Failure Modes and Edge Cases in Production Pruning

Production pruning fails in subtle ways that validation metrics often miss. Understanding these failure modes prevents costly rollbacks and service degradations.

Accuracy cliffs from aggressive pruning hit when you remove too much capacity from critical layers. Pruning 50 percent of channels in early feature extractor layers of a Convolutional Neural Network (CNN) can collapse feature quality and cause 5 to 10 percentage point accuracy drops that fine tuning cannot recover. Early layers learn low level features like edges and textures that downstream layers depend on. The mitigation is to prune later layers more aggressively. Measure per layer sensitivity by temporarily removing 20 percent of each layer individually and observing validation accuracy. Early convolutional layers typically tolerate only 10 to 20 percent pruning before significant degradation, while late fully connected classifier layers can lose 50 to 70 percent of neurons with minimal accuracy impact. Use these sensitivity profiles to allocate your pruning budget: remove more from tolerant layers and less from sensitive ones.

Hidden hardware headroom means your sparse model looks good on paper but runs no faster. Unstructured sparsity at 80 percent may still be slower than dense computation because of indexing overhead, pointer chasing, and poor cache locality from accessing scattered nonzero weights. On Intel and AMD CPUs, speedups typically appear only above 90 to 95 percent unstructured sparsity, which many models cannot reach without unacceptable accuracy loss. Even NVIDIA sparse tensor cores require specific sparsity patterns like 2:4 and deliver only 1.3x to 1.8x end to end gains, not the theoretical 2x, because memory bandwidth and kernel launch overhead remain. Always profile on production hardware with realistic batch sizes and input distributions. Synthetic benchmarks with large batch sizes can show 3x speedup that never materializes when you serve batch size 1 in production.

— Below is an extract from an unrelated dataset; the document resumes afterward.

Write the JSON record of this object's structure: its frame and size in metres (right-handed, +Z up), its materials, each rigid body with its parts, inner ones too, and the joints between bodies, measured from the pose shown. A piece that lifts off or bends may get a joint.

Distribution shift silently degrades pruned models on rare patterns. A pruned transformer that holds 98 percent accuracy on your validation set can fail on long documents if you over pruned attention heads that capture long range dependencies. The validation set with average length 50 tokens does not expose this, but production queries with 500 token documents see 10 percentage point drops. Similarly, pruning channels that detect rare but critical features like specific fraud patterns can pass aggregate metrics but fail business critical Key Performance Indicators (KPIs). The solution is to track performance on stratified slices: short versus long inputs, frequent versus rare classes, high value versus low value users. Set slice specific accuracy thresholds that must hold before deployment.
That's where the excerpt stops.